Finite Ion Mobility Effects on Quasi-Longitudinal Whistlers Near the Resonance Cone

The study investigates the tendency of quasi-longitudinal (QL) whistlers, propagating along the resonance cone, to excite ion perturbations as a function of background plasma density. In the presence of finite ion mobility (i.e., departure from the m_i → ∞ limit), simulations were performed over a range of plasma densities corresponding to the ratio of plasma frequency to electron cyclotron frequency ω_pe/Ω_ce = 3, 4, 5, and 10. This allowed examination of how increasing plasma density influences the conditions under which QL whistlers operate.
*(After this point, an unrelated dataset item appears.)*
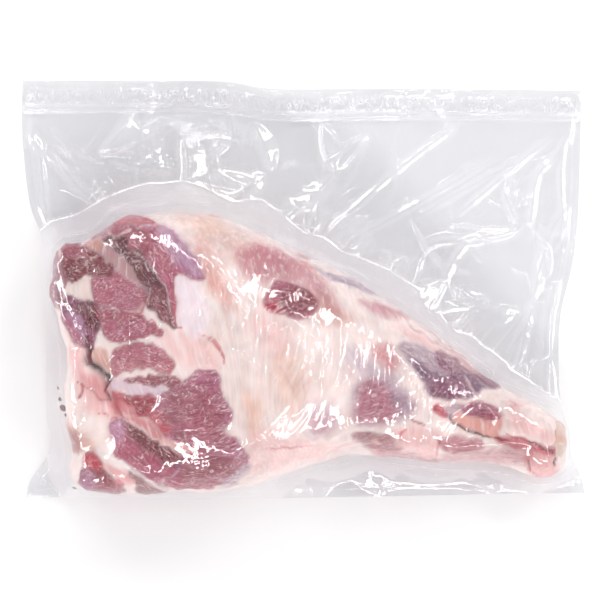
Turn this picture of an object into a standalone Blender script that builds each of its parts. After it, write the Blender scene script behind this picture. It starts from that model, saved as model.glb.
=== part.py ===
"""A raw leg of lamb sealed in a clear, flat bag, lying on its side: one closed solid of the outer shape.

The frame has its origin on the surface that the pack lies on, below the middle of the bag. +X runs from the
butt of the leg to its shank, +Y to the wide header seal, +Z up. The leg is an inflated outline, flattened
where it rests. Both films leave it at its widest level and sink to the surface as a thin, wavy margin.
"""

import math

import bmesh
import bpy
import numpy as np

MM = 0.001

# The bag's four edges seen from above, in millimetres. The thick meat draws both sides in between the seals.
TOP_EDGE = [(-198, 147), (-140, 147), (-60, 146.5), (-18, 141), (60, 141.5), (195.5, 140)]
BOTTOM_EDGE = [(-196, -147), (-150, -146.5), (-60, -147), (60, -145.5), (150, -143.5), (198, -143)]
LEFT_EDGE = [(-196, -147), (-192, -134), (-180, -116), (-178, -100), (-181, -84), (-182, 22), (-193, 62),
             (-198, 110), (-198, 147)]
RIGHT_EDGE = [(198, -143), (194, -130), (185, -114), (184, -100), (180.5, -74), (180.5, -22), (190, 22),
              (194, 70), (195.5, 140)]

# The leg's outline seen from above, clockwise from the top corner of the butt, in millimetres.
LEG_OUTLINE = [
    (-170, 31), (-151, 35), (-131, 49), (-112, 53), (-88, 56), (-62, 51), (-30, 40), (0, 25),
    (35, 8), (75, -19), (118, -52), (138, -69), (160, -79), (177, -90), (184, -108), (181, -123),
    (171, -131), (157, -130), (140, -124), (100, -121), (60, -117), (37, -115), (15, -120),
    (-15, -130), (-45, -140), (-80, -142), (-110, -143), (-140, -141), (-159, -137), (-163, -126),
    (-162, -112), (-167, -90), (-166, -65), (-166, -42), (-172, -20), (-177, -2), (-175, 18),
]

# Heights and widths along the leg, as (x, size) in millimetres.
CROWN = [(-180, 76), (-120, 96), (-60, 99), (0, 91), (60, 71), (110, 54), (150, 46), (190, 43)]
WIDEST_LEVEL = [(-180, 36), (-60, 38), (40, 30), (110, 23), (190, 20)]
HALF_WIDTH = [(-180, 62), (-120, 88), (-60, 84), (0, 66), (60, 46), (110, 32), (190, 26)]
FLATTENED = 9.0  # how far the underside would reach below the surface if the meat didn't give
ROUNDNESS = 2.3  # 2 is an ellipse, more is fuller

# What stands out of the plain form or sinks into it: (x, y, reach along X, reach along Y, height).
SWELLINGS = [
    (88, -58, 30, 13, 5.0),  # calf
    (76, -106, 22, 10, 4.0),  # knee
    (158, -94, 17, 11, 4.5),  # heel
    (167, -120, 9, 8, 4.0),  # ankle
    (-30, -105, 42, 20, 3.0),  # lower thigh
    (118, -93, 26, 6, -3.5),  # between calf and shin
    (146, -110, 12, 5, -4.0),  # between heel and ankle
    (30, -70, 26, 18, -3.0),  # between thigh and knee
]

# The slanting cut across the butt falls from its crest towards -X.
CUT_CREST_X = -62.0
CUT_CREST_HEIGHT = 101.0
CUT_SLOPE = 0.47
CUT_EDGE_SOFTNESS = 9.0
# The muscles of the cut face stand out between its fat seams: (x, y, reach along X, reach along Y, height).
CUT_MUSCLES = [
    (-100, 26, 22, 26, 3.0), (-152, 20, 14, 9, 2.5), (-128, 0, 15, 11, 3.0), (-122, -27, 17, 8, 2.5),
    (-158, -24, 9, 13, 2.5), (-112, -47, 20, 8, 2.5), (-78, -86, 24, 24, 3.5), (-118, -110, 16, 16, 3.0),
    (-68, -128, 26, 9, 3.0), (-146, -128, 13, 12, 4.0),
]

FILM_THICKNESS = 2.4  # both films with the air between them
FILM_SINKS_OVER = 30.0  # the distance in which the margin comes down to the surface
FILM_FILLET = 7.0  # how softly the film leaves the meat
WAVE_HEIGHT = 2.2
HEADER_WIDTH = 21.0
HEADER_THICKNESS = 3.4

CELL = 3.0  # spacing of the points before the mesh is thinned out
MOST_TRIANGLES = 9000
SNAP = 0.25  # points this near the surface lie on it


def through(points, samples, closed=False):
    """A smooth Catmull-Rom curve through the points."""
    knots = np.array(points, float)
    if closed:
        knots = np.vstack([knots[-1], knots, knots[:2]])
    else:
        knots = np.vstack([2 * knots[0] - knots[1], knots, 2 * knots[-1] - knots[-2]])
    t = np.linspace(0, 1, samples, endpoint=False)[:, None]
    runs = []
    for a, b, c, d in zip(knots, knots[1:], knots[2:], knots[3:]):
        runs.append(0.5 * (2 * b + (c - a) * t + (2 * a - 5 * b + 4 * c - d) * t**2
                           + (3 * b - a - 3 * c + d) * t**3))
    curve = np.vstack(runs)
    return curve if closed else np.vstack([curve, knots[-2]])


def evenly(curve, count):
    """The curve as count points, evenly spaced along it."""
    along = np.concatenate([[0], np.cumsum(np.linalg.norm(np.diff(curve, axis=0), axis=1))])
    at = np.linspace(0, along[-1], count)
    return np.stack([np.interp(at, along, curve[:, k]) for k in range(2)], axis=1)


def profile(table, x):
    """A size that varies smoothly along X."""
    curve = through(table, 12)
    return np.interp(x, curve[:, 0], curve[:, 1])


def smooth_max(a, b, softness):
    """The larger of two heights, with the step between them rounded off."""
    share = np.clip(0.5 + 0.5 * (a - b) / softness, 0, 1)
    return b + (a - b) * share + softness * share * (1 - share)


def swell(table, x, y):
    """The summed height of soft, elliptical swellings."""
    total = np.zeros_like(x)
    for centre_x, centre_y, reach_x, reach_y, height in table:
        total += height * np.exp(-(((x - centre_x) / reach_x) ** 2) - ((y - centre_y) / reach_y) ** 2)
    return total


def nearest_on(points, outline):
    """Each point's distance to a closed outline, positive inside it, and the outline's nearest point."""
    start = outline
    edge = np.roll(outline, -1, axis=0) - start
    offset = points[:, None, :] - start
    share = np.clip((offset * edge).sum(2) / (edge**2).sum(1), 0, 1)
    foot = start + edge * share[..., None]
    distance = np.linalg.norm(points[:, None, :] - foot, axis=2)
    best = distance.argmin(1)
    rows = np.arange(len(points))
    end = start + edge
    crosses = (start[:, 1] > points[:, None, 1]) != (end[:, 1] > points[:, None, 1])
    run = np.where(edge[:, 1] == 0, 1, edge[:, 1])
    reach = start[:, 0] + (points[:, None, 1] - start[:, 1]) * edge[:, 0] / run
    inside = (crosses & (points[:, None, 0] < reach)).sum(1) % 2 == 1
    return np.where(inside, 1, -1) * distance[rows, best], foot[rows, best]


def bag_grid(columns, rows):
    """Points over the bag, spread between its four edges, column by column."""
    top, bottom = evenly(through(TOP_EDGE, 20), columns), evenly(through(BOTTOM_EDGE, 20), columns)
    left, right = evenly(through(LEFT_EDGE, 20), rows), evenly(through(RIGHT_EDGE, 20), rows)
    u = np.linspace(0, 1, columns)[:, None, None]
    v = np.linspace(0, 1, rows)[None, :, None]
    between_sides = (1 - u) * left[None] + u * right[None]
    between_ends = (1 - v) * bottom[:, None] + v * top[:, None]
    corners = ((1 - u) * (1 - v) * left[0] + u * (1 - v) * right[0]
               + (1 - u) * v * left[-1] + u * v * right[-1])
    return (between_sides + between_ends - corners).reshape(-1, 2)


def meat_surfaces(x, y, inside):
    """The meat's upper and lower heights, from the distance inside its outline."""
    level = profile(WIDEST_LEVEL, x)
    depth = np.clip(inside / profile(HALF_WIDTH, x), 0, 1)
    bulge = (1 - (1 - depth) ** ROUNDNESS) ** (1 / ROUNDNESS)
    crown = profile(CROWN, x) + swell(SWELLINGS, x, y)
    cut = CUT_CREST_HEIGHT - CUT_SLOPE * (CUT_CREST_X - x) + swell(CUT_MUSCLES, x, y)
    upper = -smooth_max(-(level + (crown - level) * bulge), -cut, CUT_EDGE_SOFTNESS)
    lower = np.maximum(level - (level + FLATTENED) * bulge, 0)
    return upper, lower


def film_level(x, y, outside):
    """The height at which the two films lie together, beside the meat and out to the seals."""
    sunk = np.exp(-((np.maximum(outside, 0) / FILM_SINKS_OVER) ** 1.6))
    folds = (np.sin(x / 17 + y / 31) + np.sin(y / 13 - x / 41 + 1.3) + np.sin(x / 29 + 2.1)) / 3
    spread = np.clip(outside / 30, 0, 1)
    lowest = FILM_THICKNESS / 2
    return lowest + (profile(WIDEST_LEVEL, x) - lowest) * sunk + WAVE_HEIGHT * spread * (1 + folds) / 2


def pack_surfaces(x, y, inside):
    """The pack's upper and lower heights."""
    upper, lower = meat_surfaces(x, y, inside)
    film = film_level(x, y, -inside)
    top_edge = through(TOP_EDGE, 20)
    header = y > np.interp(x, top_edge[:, 0], top_edge[:, 1]) - HEADER_WIDTH
    half = np.where(header, HEADER_THICKNESS, FILM_THICKNESS) / 2
    above = np.where(inside > 0, smooth_max(upper, film + half, FILM_FILLET), film + half)
    below = np.where(inside > 0, -smooth_max(-lower, half - film, FILM_FILLET), film - half)
    below[below < SNAP] = 0
    return above, below


def pack_mesh():
    """The closed mesh of the pack: an upper and a lower skin, joined by a rim."""
    columns = round((TOP_EDGE[-1][0] - TOP_EDGE[0][0]) / CELL) + 1
    rows = round((LEFT_EDGE[-1][1] - LEFT_EDGE[0][1]) / CELL) + 1
    plan = bag_grid(columns, rows)
    inside, nearest = nearest_on(plan, evenly(through(LEG_OUTLINE, 8, closed=True), 300))
    at_outline = abs(inside) < CELL / 2
    plan[at_outline] = nearest[at_outline]
    inside[at_outline] = 0
    mesh = bmesh.new()
    skins = []
    for height in pack_surfaces(plan[:, 0], plan[:, 1], inside):
        points = np.column_stack([plan, height]) * MM
        skins.append(np.array([mesh.verts.new(p) for p in points]).reshape(columns, rows))
    upper, lower = skins
    for i in range(columns - 1):
        for j in range(rows - 1):
            mesh.faces.new((upper[i, j], upper[i + 1, j], upper[i + 1, j + 1], upper[i, j + 1]))
            mesh.faces.new((lower[i, j], lower[i, j + 1], lower[i + 1, j + 1], lower[i + 1, j]))
    rim = ([(i, 0) for i in range(columns)] + [(columns - 1, j) for j in range(1, rows)]
           + [(i, rows - 1) for i in range(columns - 2, -1, -1)] + [(0, j) for j in range(rows - 2, 0, -1)])
    for here, there in zip(rim, rim[1:] + rim[:1]):
        mesh.faces.new((lower[here], lower[there], upper[there], upper[here]))
    data = bpy.data.meshes.new("pack_fine")
    mesh.to_mesh(data)
    mesh.free()
    return data


def film_material():
    """Clear film over pink meat."""
    material = bpy.data.materials.new("clear_film_over_meat")
    material.use_nodes = True
    shader = material.node_tree.nodes["Principled BSDF"]
    shader.inputs["Base Color"].default_value = (0.62, 0.33, 0.30, 1)
    shader.inputs["Roughness"].default_value = 0.12
    shader.inputs["Metallic"].default_value = 0.0
    return material


def build_pack():
    """The sealed bag with the leg in it, thinned out to the triangles that its shape needs."""
    fine = bpy.data.objects.new("pack_fine", pack_mesh())
    bpy.context.scene.collection.objects.link(fine)
    thin = fine.modifiers.new("thin_out", "DECIMATE")
    thin.ratio = MOST_TRIANGLES / (2 * len(fine.data.polygons))
    graph = bpy.context.evaluated_depsgraph_get()
    data = bpy.data.meshes.new_from_object(fine.evaluated_get(graph))
    bpy.data.objects.remove(fine)
    data.name = "sealed_bag"
    for vertex in data.vertices:
        if vertex.co.z < SNAP * MM:
            vertex.co.z = 0.0
    data.materials.append(film_material())
    data.shade_smooth()
    data.set_sharp_from_angle(angle=math.radians(50))
    pack = bpy.data.objects.new("sealed_bag", data)
    bpy.context.scene.collection.objects.link(pack)


for old in list(bpy.data.objects):
    bpy.data.objects.remove(old)
build_pack()
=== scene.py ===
import math

import bpy
import numpy as np
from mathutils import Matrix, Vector
from mathutils.bvhtree import BVHTree
from mathutils.geometry import delaunay_2d_cdt


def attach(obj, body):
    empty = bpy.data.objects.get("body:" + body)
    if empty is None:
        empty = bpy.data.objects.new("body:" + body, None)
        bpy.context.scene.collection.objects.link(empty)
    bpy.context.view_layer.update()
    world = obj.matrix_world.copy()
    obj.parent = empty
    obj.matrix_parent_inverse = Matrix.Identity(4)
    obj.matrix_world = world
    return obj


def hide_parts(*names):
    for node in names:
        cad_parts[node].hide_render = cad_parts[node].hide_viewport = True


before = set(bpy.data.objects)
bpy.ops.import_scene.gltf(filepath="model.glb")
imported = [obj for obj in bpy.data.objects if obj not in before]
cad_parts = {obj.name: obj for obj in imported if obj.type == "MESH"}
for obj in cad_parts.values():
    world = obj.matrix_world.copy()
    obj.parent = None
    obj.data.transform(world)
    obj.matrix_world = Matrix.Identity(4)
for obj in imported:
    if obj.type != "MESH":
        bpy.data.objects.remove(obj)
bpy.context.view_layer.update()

# Everything below is in millimetres, in the frame's own axes, and MM turns it into metres.
MM = 0.001

# ---------------------------------------------------------------- sizes of the leg

# The leg's outline seen from above, clockwise from the top corner of the butt.
LEG_OUTLINE = [
    (-170, 31), (-151, 35), (-131, 49), (-112, 53), (-88, 56), (-62, 51), (-30, 40), (0, 25),
    (35, 8), (75, -19), (118, -52), (138, -69), (160, -79), (177, -90), (184, -108), (181, -123),
    (171, -131), (157, -130), (140, -124), (100, -121), (60, -117), (37, -115), (15, -120),
    (-15, -130), (-45, -140), (-80, -142), (-110, -143), (-140, -141), (-159, -137), (-163, -126),
    (-162, -112), (-167, -90), (-166, -65), (-166, -42), (-172, -20), (-177, -2), (-175, 18),
]
OUTLINE_CORNERS = 320  # corners of that outline where distances to it are measured
# Along X: the height of the top, the height where the leg is widest, and half its width.
CROWN = [(-180, 76), (-120, 96), (-60, 99), (0, 91), (60, 71), (110, 54), (150, 46), (190, 43)]
WIDEST_LEVEL = [(-180, 36), (-60, 38), (40, 30), (110, 23), (190, 20)]
HALF_WIDTH = [(-180, 62), (-120, 88), (-60, 84), (0, 66), (60, 46), (110, 32), (190, 26)]
FLATTENED = 9.0  # how much of the round underside its own weight has pressed flat
ROUNDNESS = 2.3  # exponent of the cross-section: 2 is an ellipse
# Each swelling or hollow: its centre's X and Y, its reach along X and Y, its height.
SWELLINGS = [
    (88, -58, 30, 13, 5.0), (76, -106, 22, 10, 4.0), (158, -94, 17, 11, 4.5), (167, -120, 9, 8, 4.0),
    (-30, -105, 42, 20, 3.0), (118, -93, 26, 6, -3.5), (146, -110, 12, 5, -4.0), (30, -70, 26, 18, -3.0),
]
# The cut face of the butt is a plane that slopes down from a crest towards -X.
CUT_CREST_X = -62.0
CUT_CREST_HEIGHT = 101.0
CUT_SLOPE = 0.47
CUT_EDGE_SOFTNESS = 9.0
SKIN_GAP = 1.4  # how far the meat stays inside the solid that it stands for

# ---------------------------------------------------------------- colours, as they look on a screen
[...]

A key finding is that the initialized QL whistlers lead to the self-consistent excitation of strong ion density perturbations, which grow until their associated electric fields begin to couple with those of the QL whistlers, generating ion excitations at higher wave numbers. In addition to the formation of steep electron density structures also observed in the zero ion mobility limit the ion density structures in the present simulations are found to approach the lower-hybrid resonance frequency at higher densities (i.e., higher ω_pe/Ω_ce), without developing steep gradients at the QL whistler scale lengths. These ion structures also acquire an increasingly coherent form, suggesting a recurrent equilibrium with the upper-hybrid excitations.